14. VOLUME OF THE SACRED LAW
Very nice, say some believers. The Bible is on display in Masonic meeting places! Bible readings are part of Masonic ritual! Bible characters and events punctuate Masonic terminology!
Not so nice at all, say the critics of the craft. These Masons are undermining the official religions! They are setting up in opposition to the churches and confusing people! They even call their meeting places temples because they think they are on a par with the churches and synagogues!
The critics have it all wrong. Freemasonry is religious without being a religion. Can’t the United States print “In God We Trust” on their currency notes without being accused of hijacking or kidnapping religion? Aren’t legislatures allowed to open with a prayer without being enemies of the faith?

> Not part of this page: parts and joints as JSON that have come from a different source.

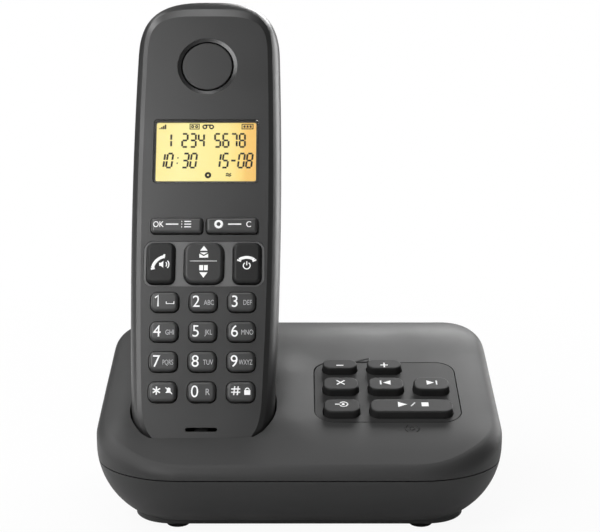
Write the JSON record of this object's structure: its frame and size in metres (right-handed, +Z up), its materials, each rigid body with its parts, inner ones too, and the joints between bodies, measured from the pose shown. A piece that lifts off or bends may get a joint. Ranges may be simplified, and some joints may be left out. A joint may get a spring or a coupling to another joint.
{
  "type": "answering machine with cordless handset",
  "caption": "Low telephone base with message keys and a cordless handset standing in its cradle, lit display and number keys on the handset.",
  "frame": {"origin": "on the desk surface under the centre of the base's outline", "axes": "+X to the user's right, +Y away from the user, +Z up"},
  "size_m": [0.1284, 0.1045, 0.1615],
  "materials": {
    "base_housing": "satin moulded plastic, dark anthracite",
    "base_key": "satin moulded plastic",
    "handset_housing": "satin moulded plastic",
    "handset_key": "moulded key caps",
    "key_plate": "painted grey",
    "window": "clear acrylic",
    "lcd": "lit amber display",
    "backlight": "translucent light guide",
    "silicone": "silicone rubber",
    "foot_rubber": "soft rubber",
    "board": "glass-fibre board with green solder mask",
    "speaker_frame": "black coated steel",
    "socket_plastic": "moulded plastic",
    "gold_contact": "gold plated",
    "plated_steel": "nickel plated",
    "antenna_sheet": "tinned sheet",
    "cell_sleeve": "printed cell sleeve"
  },
  "bodies": {
    "base": {"base_top_cover": "base_housing", "base_bottom_shell": "base_housing", "key_panel": "base_housing", "base_keymat": "silicone", "key_circuit_board": "board", "base_circuit_board": "board", "base_speaker": "speaker_frame", "line_socket": "socket_plastic", "power_socket": "socket_plastic", "socket_contacts": "gold_contact", "base_antennas": "antenna_sheet", "base_feet": "foot_rubber", "base_screws": "plated_steel", "contact_spring_left": "plated_steel", "contact_spring_right": "plated_steel", "contact_carrier": "socket_plastic"},
    "handset": {"handset_front_cover": "handset_housing", "handset_rear_cover": "handset_housing", "battery_cells": "cell_sleeve", "battery_contacts": "plated_steel", "display_window": "window", "lcd_panel": "lcd", "lcd_backlight": "backlight", "earpiece_disc": "handset_housing", "earpiece_speaker": "speaker_frame", "function_key_plate": "key_plate", "handset_keymat": "silicone", "handset_circuit_board": "board", "handset_antenna": "antenna_sheet", "handset_microphone": "speaker_frame", "ringer_speaker": "speaker_frame", "handset_charging_pads": "gold_contact", "handset_screws": "plated_steel"},
    "battery_door": {"battery_door": "handset_housing"},
    "charging_contact_left": {"charging_contact_left": "plated_steel"},
    "charging_contact_right": {"charging_contact_right": "plated_steel"},
    "key_volume_down": {"key_volume_down": "base_key"},
    "key_volume_up": {"key_volume_up": "base_key"},
    "key_delete": {"key_delete": "base_key"},
    "key_previous": {"key_previous": "base_key"},
    "key_next": {"key_next": "base_key"},
    "key_paging": {"key_paging": "base_key"},
    "key_play_stop": {"key_play_stop": "base_key"},
    "softkey_left": {"softkey_left": "handset_key"},
    "softkey_right": {"softkey_right": "handset_key"},
    "talk_key": {"talk_key": "handset_key"},
    "navigation_key": {"navigation_key": "handset_key"},
    "end_key": {"end_key": "handset_key"},
    "key_1": {"key_1": "handset_key"},
    "key_2": {"key_2": "handset_key"},
    "key_3": {"key_3": "handset_key"},
    "key_4": {"key_4": "handset_key"},
    "key_5": {"key_5": "handset_key"},
    "key_6": {"key_6": "handset_key"},
    "key_7": {"key_7": "handset_key"},
    "key_8": {"key_8": "handset_key"},
    "key_9": {"key_9": "handset_key"},
    "key_star": {"key_star": "handset_key"},
    "key_0": {"key_0": "handset_key"},
    "key_hash": {"key_hash": "handset_key"}
  },
  "joints": [
    {"name": "handset_lift", "type": "slide", "parent": "base", "child": "handset", "axis": [0, 0.4179, 0.9085], "range_m": [0, 0.08]},
    {"name": "battery_door_pull", "type": "slide", "parent": "handset", "child": "battery_door", "axis": [0, 0.9085, -0.4179], "range_m": [0, 0.008]},
    {"name": "charging_contact_left_press", "type": "slide", "parent": "base", "child": "charging_contact_left", "axis": [0, -0.4179, -0.9085], "range_m": [0, 0.0008], "stiffness_N_per_m": 300, "springref_m": -0.002, "deforming": ["contact_spring_left"]},
    {"name": "charging_contact_right_press", "type": "slide", "parent": "base", "child": "charging_contact_right", "axis": [0, -0.4179, -0.9085], "range_m": [0, 0.0008], "stiffness_N_per_m": 300, "springref_m": -0.002, "deforming": ["contact_spring_right"]},
    {"name": "key_volume_down_press", "type": "slide", "parent": "base", "child": "key_volume_down", "axis": [0, 0.3007, -0.9537], "range_m": [0, 0.0008], "stiffness_N_per_m": 400, "springref_m": -0.001},
    {"name": "key_volume_up_press", "type": "slide", "parent": "base", "child": "key_volume_up", "axis": [0, 0.3007, -0.9537], "range_m": [0, 0.0008], "stiffness_N_per_m": 400, "springref_m": -0.001},
    {"name": "key_delete_press", "type": "slide", "parent": "base", "child": "key_delete", "axis": [0, 0.3007, -0.9537], "range_m": [0, 0.0008], "stiffness_N_per_m": 400, "springref_m": -0.001},
    {"name": "key_previous_press", "type": "slide", "parent": "base", "child": "key_previous", "axis": [0, 0.3007, -0.9537], "range_m": [0, 0.0008], "stiffness_N_per_m": 400, "springref_m": -0.001},
    {"name": "key_next_press", "type": "slide", "parent": "base", "child": "key_next", "axis": [0, 0.3007, -0.9537], "range_m": [0, 0.0008], "stiffness_N_per_m": 400, "springref_m": -0.001},
    {"name": "key_paging_press", "type": "slide", "parent": "base", "child": "key_paging", "axis": [0, 0.3007, -0.9537], "range_m": [0, 0.0008], "stiffness_N_per_m": 400, "springref_m": -0.001},
    {"name": "key_play_stop_press", "type": "slide", "parent": "base", "child": "key_play_stop", "axis": [0, 0.3007, -0.9537], "range_m": [0, 0.0008], "stiffness_N_per_m": 400, "springref_m": -0.001},
    {"name": "softkey_left_press", "type": "slide", "parent": "handset", "child": "softkey_left", "axis": [0, 0.9085, -0.4179], "range_m": [0, 0.0005], "stiffness_N_per_m": 400, "springref_m": -0.001},
    {"name": "softkey_right_press", "type": "slide", "parent": "handset", "child": "softkey_right", "axis": [0, 0.9085, -0.4179], "range_m": [0, 0.0005], "stiffness_N_per_m": 400, "springref_m": -0.001},
    {"name": "talk_key_press", "type": "slide", "parent": "handset", "child": "talk_key", "axis": [0, 0.9085, -0.4179], "range_m": [0, 0.0005], "stiffness_N_per_m": 400, "springref_m": -0.001},
    {"name": "navigation_key_rock", "type": "hinge", "parent": "handset", "child": "navigation_key", "pos_m": [-0.0304, -0.01196, 0.07844], "axis": [1, 0, 0], "range_deg": [-3.5, 3.5], "stiffness_Nm_per_rad": 0.02},
    {"name": "end_key_press", "type": "slide", "parent": "handset", "child": "end_key", "axis": [0, 0.9085, -0.4179], "range_m": [0, 0.0005], "stiffness_N_per_m": 400, "springref_m": -0.001},
    {"name": "key_1_press", "type": "slide", "parent": "handset", "child": "key_1", "axis": [0, 0.9085, -0.4179], "range_m": [0, 0.0005], "stiffness_N_per_m": 400, "springref_m": -0.001},
    {"name": "key_2_press", "type": "slide", "parent": "handset", "child": "key_2", "axis": [0, 0.9085, -0.4179], "range_m": [0, 0.0005], "stiffness_N_per_m": 400, "springref_m": -0.001},
    {"name": "key_3_press", "type": "slide", "parent": "handset", "child": "key_3", "axis": [0, 0.9085, -0.4179], "range_m": [0, 0.0005], "stiffness_N_per_m": 400, "springref_m": -0.001},
    {"name": "key_4_press", "type": "slide", "parent": "handset", "child": "key_4", "axis": [0, 0.9085, -0.4179], "range_m": [0, 0.0005], "stiffness_N_per_m": 400, "springref_m": -0.001},
    {"name": "key_5_press", "type": "slide", "parent": "handset", "child": "key_5", "axis": [0, 0.9085, -0.4179], "range_m": [0, 0.0005], "stiffness_N_per_m": 400, "springref_m": -0.001},
    {"name": "key_6_press", "type": "slide", "parent": "handset", "child": "key_6", "axis": [0, 0.9085, -0.4179], "range_m": [0, 0.0005], "stiffness_N_per_m": 400, "springref_m": -0.001},
    {"name": "key_7_press", "type": "slide", "parent": "handset", "child": "key_7", "axis": [0, 0.9085, -0.4179], "range_m": [0, 0.0005], "stiffness_N_per_m": 400, "springref_m": -0.001},
    {"name": "key_8_press", "type": "slide", "parent": "handset", "child": "key_8", "axis": [0, 0.9085, -0.4179], "range_m": [0, 0.0005], "stiffness_N_per_m": 400, "springref_m": -0.001},
    {"name": "key_9_press", "type": "slide", "parent": "handset", "child": "key_9", "axis": [0, 0.9085, -0.4179], "range_m": [0, 0.0005], "stiffness_N_per_m": 400, "springref_m": -0.001},
    {"name": "key_star_press", "type": "slide", "parent": "handset", "child": "key_star", "axis": [0, 0.9085, -0.4179], "range_m": [0, 0.0005], "stiffness_N_per_m": 400, "springref_m": -0.001},
    {"name": "key_0_press", "type": "slide", "parent": "handset", "child": "key_0", "axis": [0, 0.9085, -0.4179], "range_m": [0, 0.0005], "stiffness_N_per_m": 400, "springref_m": -0.001},
    {"name": "key_hash_press", "type": "slide", "parent": "handset", "child": "key_hash", "axis": [0, 0.9085, -0.4179], "range_m": [0, 0.0005], "stiffness_N_per_m": 400, "springref_m": -0.001}
  ]
}
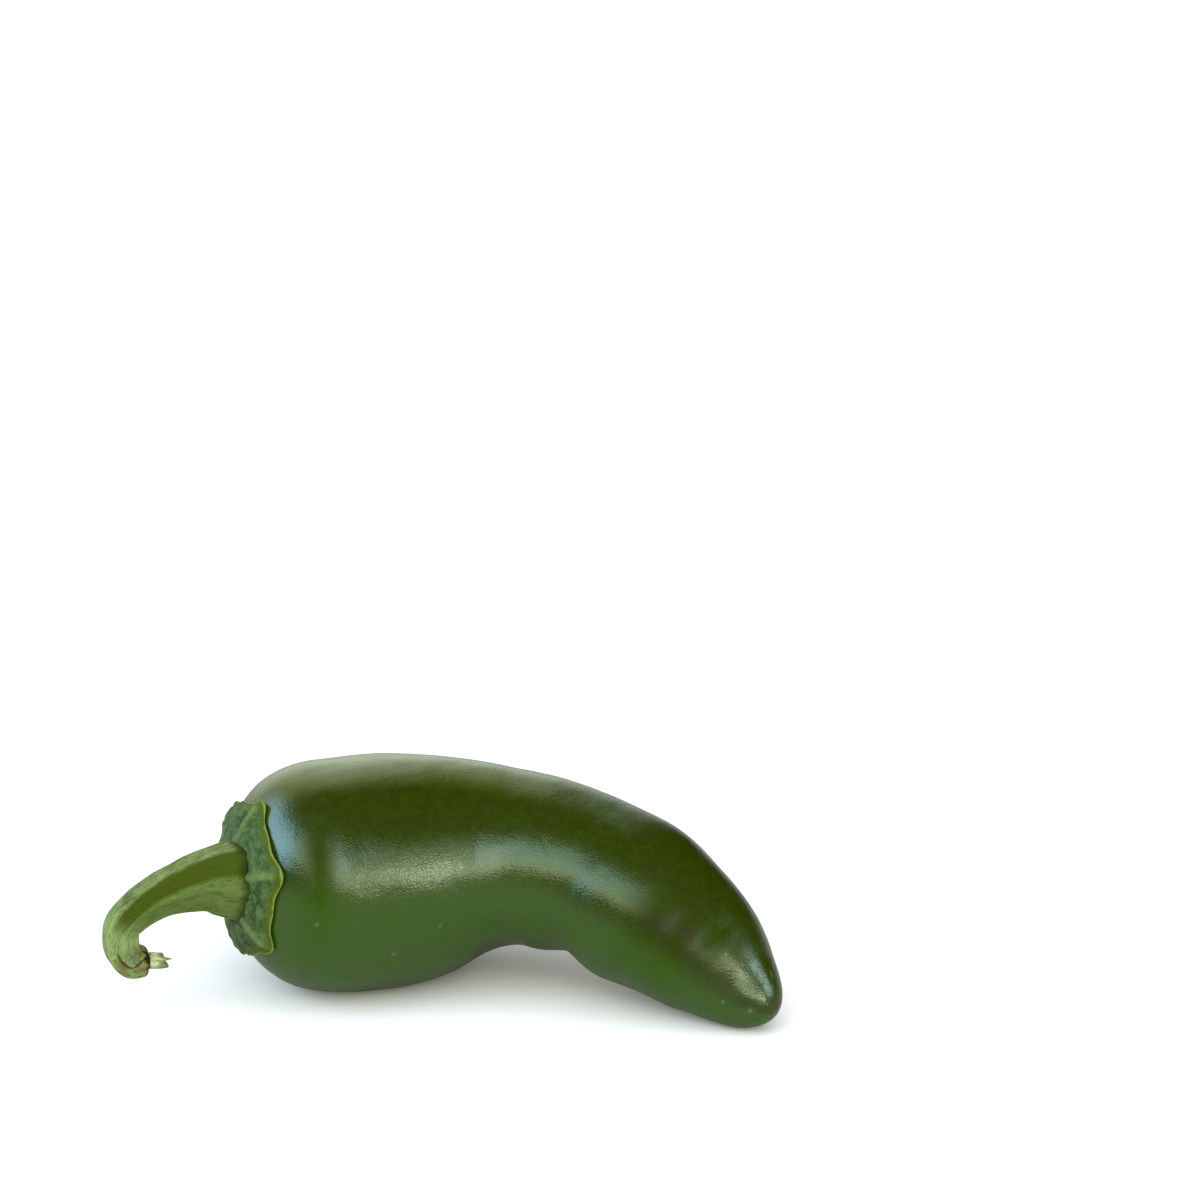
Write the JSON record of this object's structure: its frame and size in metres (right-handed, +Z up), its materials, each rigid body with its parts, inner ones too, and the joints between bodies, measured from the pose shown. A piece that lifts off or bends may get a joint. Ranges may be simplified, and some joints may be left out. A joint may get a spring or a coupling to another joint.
{
  "type": "chilli pepper",
  "caption": "Whole green chilli pepper of the jalapeno type, a plump curved pod with a toothed leafy calyx and a hooked ribbed stem, lying on its side.",
  "frame": {"origin": "under the middle of the bounding box, on the surface the pepper lies on", "axes": "+X from the stem end to the blossom end, +Z up, the pod's hollow side faces -Y and down"},
  "size_m": [0.0878, 0.0366, 0.031],
  "materials": {
    "pod": "smooth waxy dark green skin",
    "calyx": "leathery blue-green",
    "stem": "ribbed yellow-green",
    "stem_core": "pale torn fibre"
  },
  "bodies": {
    "root": {"pod": "pod", "calyx": "calyx", "stem": "stem", "stem_core": "stem_core"}
  },
  "joints": []
}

Mackey’s Encyclopedia of Freemasonry puts it clearly: “Freemasons do not believe that religion ever is or can be a monopoly owned by any church. Religion belongs to man as man. If a man desires to worship he is free to do so where he stands. If workmen wish to pray and worship there is nobody to forbid them; they have as much right to turn the Lodge into an altar as they have to sit or stand or speak” (1946 ed., vol. 3, page 1212).
Any problems we have in relation to the Bible are quite different. Problem: what do non-Judeo-Christians do as Masons? Answer: they can take their obligations on their own Scriptures. Other Scriptures apart from the Bible are honoured in a Lodge room; at my Lodge in Jerusalem there are three holy books on the pedestal, the Hebrew, Christian and Islamic. The Christians don’t seem to have an issue with Old Testament material in the ritual, nor do the Muslims, who accept that Masonic culture is built upon Biblical events that do not figure – at least in the same way – in their own tradition.
Problem: how much do we have to believe of the Masonic version of Biblical texts? Some interpretations are influenced by the Jewish Midrash, though even in Judaism such material lacks compulsory status. Other interpretations are pure legend, sometimes probably deliberately constructed in the 17th or 18th century by the founding fathers of the Speculative craft. Masons find it all very interesting but are not compelled to believe it.
Actually something paradoxical has happened here. From the 9th century, Jewish exegesis underwent a radical change. Islam accused Jews of distorting their own Bible, and within Judaism the Karaites alleged that the rabbis had moved away from the Biblical text, so the Massoretes (“keepers of tradition”) established a standard Hebrew version, and the classical commentators explained the Scriptures according to plain sense and reason. Some introduced linguistic analogies – e.g. to medieval French - whilst others analysed the Christian interpretations and brought them into their literary polemics.
The authority of Midrashic exposition was downgraded by some commentators, though others found it useful as an aid to devotion and even uncovered layers of mystical underpinning of the text. On the whole, however, this age of interpretation was a rational intellectual era with little time for myths and legends.
Modern Freemasonry came in at the cusp of the medieval and modern periods – and chose to give credence to myths and legends. Nonetheless, the men who established Speculative Masonry were rationalists, scientists and intellectuals. How and why they seized upon or invented myths and legends we cannot be certain. De Saguliers and James Anderson aren’t here to ask.